At its core though, it’s the story of Xavier and Magneto coming to discover, utilise and exploit their powers. It's how their friendship forms and what in the end forces them down parallel but separate paths with different ideologies shaping their opposing destinies.

We first see both as young boys. Magneto survives the Holocaust and has his superpowers nurtured by Sebastian Shaw, a Nazi doctor (the delightfully sinister Kevin Bacon) scarring his psyche for life. On the other hand, Xavier is loved and cared for in a stately mansion, becomes a precocious Oxford graduate and is really quite charming and terribly nice.

Jump forward and the grown up yet to be Magneto (Fassbender) is hunting down his Nazi teacher and tormentor. Whilst he closes in on him, Xavier (Macavoy), Raven (yet to become Mystique) and a handful of others find themselves helping the CIA to seek out more mutants to exploit their potential.

What then develops is a Cold War backdrop with an interesting twist on the Cuban Missile Crisis. The conceit is that Shaw is masterminding events behind the scenes, hell bent on starting an apocalypse. He wants to take over the world as any decent, self-respecting, well-funded evil genius would. Bacon savours the role, essentially as a Bond villain. He even owns a giant yacht concealing a getaway sub. Appropriately, the year in question, 1962, is the year Bond himself first hit the silver screen in Dr No.

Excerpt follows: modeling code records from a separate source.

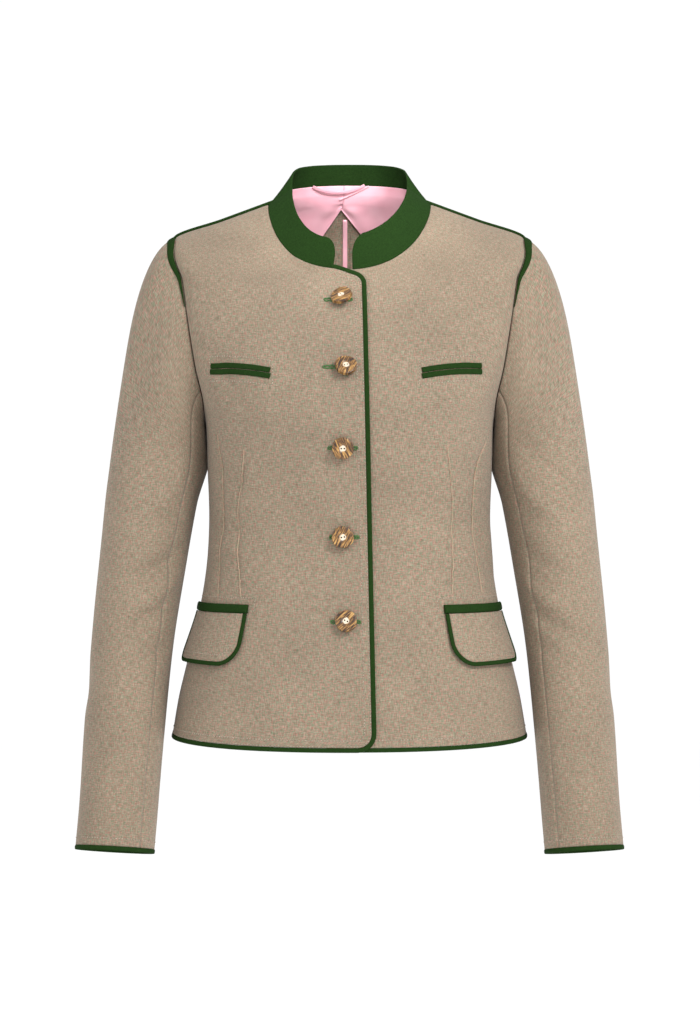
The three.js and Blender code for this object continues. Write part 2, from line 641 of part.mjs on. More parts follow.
const flapLift = (share, along) => CLEAR + 1.2 + FLAP_SHAPE.standOff * share ** 1.4 * (0.35 + 0.65 * along);

for (const [side, mark] of [["right", -1], ["left", 1]]) {
  const place = hipPlaces(mark);
  const { width, strip: tall, flap } = HIP_POCKET;
  const stripRows = [tall - CLEAR, tall / 2, 0].map((down) =>
    steps(0, width, 10).map((s) => place(s, down, CLEAR)));
  patch(`hip_welt_${side}`, stripRows, TRIM + 0.9, "felt");

  const { innerRound, outerRound, slant } = FLAP_SHAPE;
  const round = (r, d) => (d >= r ? 0 : r - Math.sqrt(Math.max(0, r * r - (r - d) ** 2)));
  const heights = [0, 0.2, 0.4, 0.58, 0.72, 0.83, 0.91, 0.965, 1];
  const edges = heights.map((h) => {
    const up = flap * (1 - h);
    const from = FLAP_PIPING + slant * h + round(innerRound, up);
    return { from, to: width - FLAP_PIPING - round(outerRound, up), h };
  });
  const columns = steps(0, 1, 10);
  const rows = edges.map(({ from, to, h }) => columns.map((u) => {
    const along = lerp(from, to, u);
    return place(along, tall + CLEAR + flap * h, flapLift(h, along / width));
  }));
  patch(`flap_${side}`, rows, WALL, "linen");

  const last = rows.length - 1;
  const border = [
    ...rows.map((row) => row[0]),
    ...rows[last].slice(1, -1),
    ...rows.map((row) => row[columns.length - 1]).reverse(),
  ];
  const points = border.map(({ t, at, lift }) => overTorso(t, at, lift + WALL));
  const normals = border.map(({ t, at }) => torsoNormal(t, at));
  if (mark > 0) for (const list of [points, normals]) list.reverse();
  const stations = stationsAlong(points, normals);
  const across = { from: CLEAR, to: FLAP_PIPING, low: -WALL + 0.1, high: 0.5 };
  add(`flap_piping_${side}`, strip(stations, across), "felt");
}

// ---------------------------------------------------------------- buttons

const wasm = await Module();
wasm.setup();

// A closed three.js geometry as a manifold-3d solid, and back.
function toManifold(geometry) {
  const flat = geometry.index ? geometry.toNonIndexed() : geometry;
  const position = flat.getAttribute("position");
  const seen = new Map();
  const points = [];
  const triVerts = new Uint32Array(position.count);
  for (let i = 0; i < position.count; i++) {
    const p = [position.getX(i), position.getY(i), position.getZ(i)];
    const key = p.map((value) => Math.round(value * 1e4)).join();
    if (!seen.has(key)) {
      seen.set(key, points.length / 3);
      points.push(...p);
    }
    triVerts[i] = seen.get(key);
  }
  const kept = [];
  for (let i = 0; i < triVerts.length; i += 3) {
    const [a, b, c] = triVerts.subarray(i, i + 3);
    if (a !== b && b !== c && a !== c) kept.push(a, b, c);
  }
  const mesh = new wasm.Mesh({
    numProp: 3,
    vertProperties: new Float32Array(points),
    triVerts: new Uint32Array(kept),
  });
  return new wasm.Manifold(mesh);
}

function fromManifold(made) {
  const mesh = made.getMesh();
  const geometry = new THREE.BufferGeometry();
  geometry.setAttribute("position", new THREE.BufferAttribute(mesh.vertProperties, 3));
  geometry.setIndex(new THREE.BufferAttribute(mesh.triVerts, 1));
  geometry.computeVertexNormals();
  return geometry;
}

// A slice of antler with a dished middle and two thread holes, its axis along Z and its back at z = 0.
function buttonGeometry() {
  const { radius, thick, dish, dishDeep, hole, holeApart } = BUTTON;
  const profile = [
    [0, 0], [radius * 0.86, 0], [radius, 1.3], [radius, thick - 1.1], [radius * 0.88, thick],
    [dish, thick], [dish * 0.7, thick - dishDeep], [0, thick - dishDeep],
  ].map(([x, y]) => new THREE.Vector2(x, y));
  const disc = new THREE.LatheGeometry(profile, 16).rotateX(Math.PI / 2);
  let button = toManifold(disc);
  for (const side of [-1, 1]) {
    const drill = new THREE.CylinderGeometry(hole, hole, thick * 3, 8).rotateX(Math.PI / 2);
    button = button.subtract(toManifold(drill.translate((side * holeApart) / 2, 0, 0)));
  }
  return fromManifold(button);
}

BUTTONS.forEach(({ x, z, tipUp, tipSide, spin }, i) => {
  const { t, at } = seenFromFront(x, z);
  const tip = Math.hypot(tipUp, tipSide);
  const stand = LAP + BUTTON.shank + BUTTON.radius * Math.sin(degToRad(tip)) * 0.8;
  const mesh = add(`button_${i + 1}`, buttonGeometry(), "antler");
  const normal = torsoNormal(t, at);
  mesh.position.copy(overTorso(t, at, stand));
  const face = new THREE.Quaternion().setFromUnitVectors(vec(0, 0, 1), normal);
  const tipped = new THREE.Quaternion().setFromEuler(
    new THREE.Euler(degToRad(-tipUp), 0, degToRad(tipSide), "XYZ"),
  );
  const turned = new THREE.Quaternion().setFromAxisAngle(vec(0, 0, 1), degToRad(spin));
  mesh.quaternion.copy(tipped.multiply(face).multiply(turned));
});

// ---------------------------------------------------------------- inside the back

// Place on the back at x and height z, as seen from the front through the neck.
function seenOnBack(x, z) {
  let [t, at] = [Math.PI - x / 110, z];
  for (let i = 0; i < 14; i++) {
    const here = torsoPoint(t, at);
    const byT = torsoPoint(t + 0.002, at).sub(here).divideScalar(0.002);
    const byAt = torsoPoint(t, at + 0.2).sub(here).divideScalar(0.2);
    const det = byT.x * byAt.z - byAt.x * byT.z;
    const [dx, dz] = [x - here.x, z - here.z];
    t += (dx * byAt.z - dz * byAt.x) / det;
    at += (dz * byT.x - dx * byT.z) / det;
  }
  return { t, at };
}

// Half lining: from the neck seam down to an edge that falls from the middle towards the armhole.
for (const [side, mark] of [["right", -1], ["left", 1]]) {
  const apexShift = LINING.apexX + mark * SEAM * 1.3;
  const columns = steps(0, 1, 9);
  const rows = steps(0, 1, 7);
  const lowEdge = (u) => {
    const x = lerp(apexShift, mark * LINING.sideX, u);
    return seenOnBack(x, lerp(LINING.apexZ, LINING.sideZ, 1 - (1 - u) ** LINING.steep));
  };
  const highEdge = (u) => {
    const start = seenOnBack(apexShift, 0).t;
    const end = Math.PI - mark * degToRad(80);
    return { t: lerp(start, end, u), at: NECK_AT - 0.8 };
  };
  const forwardAt = (u, v) => -mark * degToRad(LINING.forward) * u * v ** 5; // rounds the neck's side
  const onBack = (depth) => rows.map((v) => columns.map((u) => {
    const [low, high] = [lowEdge(u), highEdge(u)];
    const t = lerp(low.t, high.t, v) + forwardAt(u, v);
    return overTorso(t, lerp(low.at, high.at, v), -WALL - LINING.gap - depth);
  }));
  const onCollar = (depth) => [0.4, 0.7, 1].map((share) => columns.map((u) =>
    overCollar(highEdge(u).t + forwardAt(u, 1), LINING.onCollar * share, -FELT - LINING.gap - depth)));
  const make = (depth) => [...onBack(depth), ...onCollar(depth)];
  add(`lining_${side}`, wall(make(0), make(SATIN)), "satin");
}

// Hanger loop: a tape that hangs in a shallow curve between its two sewn ends, clear of the lining.
{
  const { halfLength, width, thick, sag, x, high, standOff } = HANGER;
  const depth = FELT + LINING.gap + SATIN + CLEAR;
  const places = steps(-1, 1, 14).map((u) => {
    const t = Math.PI - Math.asin((x + halfLength * u) / COLLAR_TOP.W);
    return { t, v: high - sag * (1 - u * u), away: 1 - u ** 4 };
  });
  const points = places.map(({ t, v, away }) => overCollar(t, v, -depth - standOff * away));
  const normals = places.map(({ t, v }) => normalOf(collarPoint, t, v, 0.02, 0.02, -1));
  const across = { from: -width / 2, to: width / 2, low: 0, high: thick };
  add("hanger_loop", strip(stationsAlong(points, normals), across), "satin");
}

// Binding on the turning of the centre back seam, down the inside to the hem.
{
  const top = seenOnBack(BINDING.from, BINDING.topZ).at;
  const make = (depth) => steps(BINDING.bottomAt, top, 22).map((at) =>
    [BINDING.from, BINDING.to].map((x) =>
      overTorso(Math.PI - x / torsoRing(at).W, at, -WALL - BINDING.clear - depth)));
  add("back_seam_binding", wall(make(0), make(0.9)), "satin");
}

export default jacket;
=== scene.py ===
"""A woman's linen jacket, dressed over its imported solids.

Every cloth piece is a thin shell on the form of its solid. The forms are worked out from the same named
sizes as the solids, in millimetres, and become metres when a mesh is made.
"""

import logging
import math
from dataclasses import dataclass, field
from enum import Enum
from typing import Sequence

import bpy
import numpy as np
from mathutils import Matrix, Vector
from mathutils.bvhtree import BVHTree


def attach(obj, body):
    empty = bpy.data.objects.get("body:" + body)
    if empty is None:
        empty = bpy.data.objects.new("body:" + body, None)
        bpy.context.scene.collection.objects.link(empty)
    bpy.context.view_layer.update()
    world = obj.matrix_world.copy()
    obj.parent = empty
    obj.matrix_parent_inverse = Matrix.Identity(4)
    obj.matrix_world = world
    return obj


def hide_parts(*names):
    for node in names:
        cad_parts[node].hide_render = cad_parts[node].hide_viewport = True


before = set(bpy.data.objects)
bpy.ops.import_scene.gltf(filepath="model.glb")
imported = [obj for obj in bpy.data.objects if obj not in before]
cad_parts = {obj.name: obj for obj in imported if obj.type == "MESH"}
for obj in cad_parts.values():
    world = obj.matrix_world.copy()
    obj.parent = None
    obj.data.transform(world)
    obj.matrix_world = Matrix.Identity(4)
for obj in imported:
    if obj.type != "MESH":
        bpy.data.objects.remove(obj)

LOG = logging.getLogger("jacket")
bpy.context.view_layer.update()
MM = 0.001  # metres in a millimetre
Array = np.ndarray
Place = tuple[Array, Array]  # ring angle and height, or any other pair of surface coordinates


# ---------------------------------------------------------------- sizes shared with the solids, in mm

WALL = 1.5  # linen with its interlining
FELT = 2.1  # collar felt, doubled
SATIN = 0.9
HEM_AT, UNDERARM_AT, SHOULDER_AT, NECK_AT = -548.5, -221.0, -35.0, 0.0
LAP, LAP_FROM, LAP_TO = 2.7, -64.0, -30.0
CENTRE_X = -3.4
EDGE_TOP_X, EDGE_BOTTOM_X, NECK_ROUND, HEM_ROUND = 12.2, 22.2, 9.0, 14.0
UNDERLAP_X = -24.0
DIP_DROP, DIP_FROM, DIP_TO, DIP_HEIGHT = 12.0, -19.0, 14.0, 70.0
RISE = 1.35
PIPING_WIDTH = 4.8
EDGE_STITCHES, HEM_STITCHES = (1.0, 7.0), 7.5  # how far the topstitching runs from each edge
HEM_PIPING_ACROSS, HEM_PIPING_HIGH = (0.05, 4.6), (-WALL - 0.1, 0.65)  # below the edge, and about its face


# ---------------------------------------------------------------- forms


def smoothstep(x: Array, low: float, high: float) -> Array:
    """Eased share of the way from low to high."""
    s = np.clip((x - low) / (high - low), 0, 1)
    return s * s * (3 - 2 * s)


def lerp(a: Array, b: Array, s: Array) -> Array:
    """Value at share s of the way from a to b."""
    return a + (b - a) * s


def unit(v: Array) -> Array:
    """Vectors of length one in the same directions."""
    return v / np.maximum(np.linalg.norm(v, axis=-1, keepdims=True), 1e-12)


class RingTable:
    """Rings at given heights, with a smooth curve through each column."""

    def __init__(self, columns: str, rows: Sequence[Sequence[float]]) -> None:
        """Keeps the rows in the order of their heights.

        Args:
            columns: names of the columns, the first being the height.
            rows: one row of numbers for each ring.
        """
        self.names = columns.split()[1:]
        table = np.array(sorted(rows), float)
        self.heights, self.values = table[:, 0], table[:, 1:]
        ahead, behind = np.r_[1 : len(table), len(table) - 1], np.r_[0, 0 : len(table) - 1]
        rise = (self.heights[ahead] - self.heights[behind])[:, None]
        self.slopes = (self.values[ahead] - self.values[behind]) / rise

    def at(self, height: Array) -> dict[str, Array]:
        """Every column at some heights.

        Args:
            height: heights in mm.

        Returns:
            The columns by name, and the heights themselves as "at".
        """
        height = np.asarray(height, float)
        i = np.clip(np.searchsorted(self.heights, height, "right") - 1, 0, len(self.heights) - 2)
        span = (self.heights[i + 1] - self.heights[i])[..., None]
        s = ((height - self.heights[i])[..., None]) / span
        out = (
            (1 + 2 * s) * (1 - s) ** 2 * self.values[i]
            + s * (1 - s) ** 2 * span * self.slopes[i]
            + s * s * (3 - 2 * s) * self.values[i + 1]
            + s * s * (s - 1) * span * self.slopes[i + 1]
        )
        return {"at": height, **{n: out[..., k] for k, n in enumerate(self.names)}}


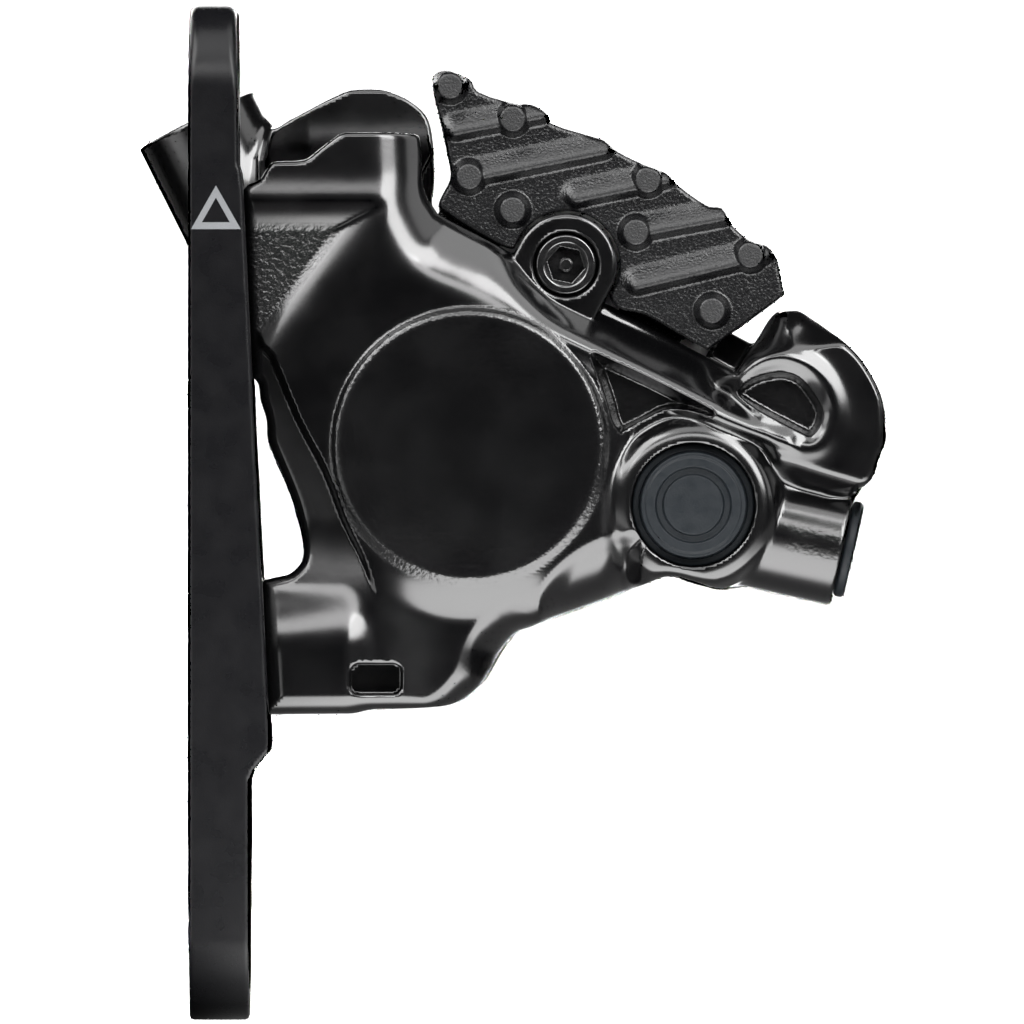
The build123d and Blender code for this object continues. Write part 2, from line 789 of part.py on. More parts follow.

Like X2, this instalment also benefits from good dialogue, once again delivered by a fine ensemble cast. Emotional depth exists between the characters without which this would have been another empty spectacle like the Wolverine spin off. When Xavier reads Magneto’s mind to search for a happy memory, the scene is both troubling and moving on several levels and I found myself swallowing a mild lump at the back of my throat. This is really down to Fassbender and Macavoy’s double act, pulling off their scenes together brilliantly.

If the film had concentrated just on this relationship rather than four criss-crossing ones, it might have been remarkable. But credit is due all the same as Fassbender is as enjoyably brooding and intense as he ever is, he’s an actor you can’t take your eyes off even if he’s in the background.

But as prominent as he’s become of late, it's Macavoy, however, who steals the film. With a hint of a Patrick Stewart impersonation, his delivery of a confident, charming, kind, sincere and terribly polite chap; yet paradoxically as much a force of nature as Fassbender’s Magneto, is a performance that hints of great things to come.

As with X2, it’s the in-between quiet moments of reflection or character development that impress more than the action. There are some great little moments (a Tarantino-esque showdown in an Argentinean bar) and the art direction is nifty including a colourful Dr Strangelove style war room. The set pieces and special effects are perfectly decent and there’s a hilarious cameo by Wolverine, but I’d happily have given up whole action scenes just to see Fassbender and Macavoy shoot the breeze whilst taking a Sunday afternoon stroll.

It’s not up there with X2, but it is a class above the other instalments and there’s plenty to enjoy.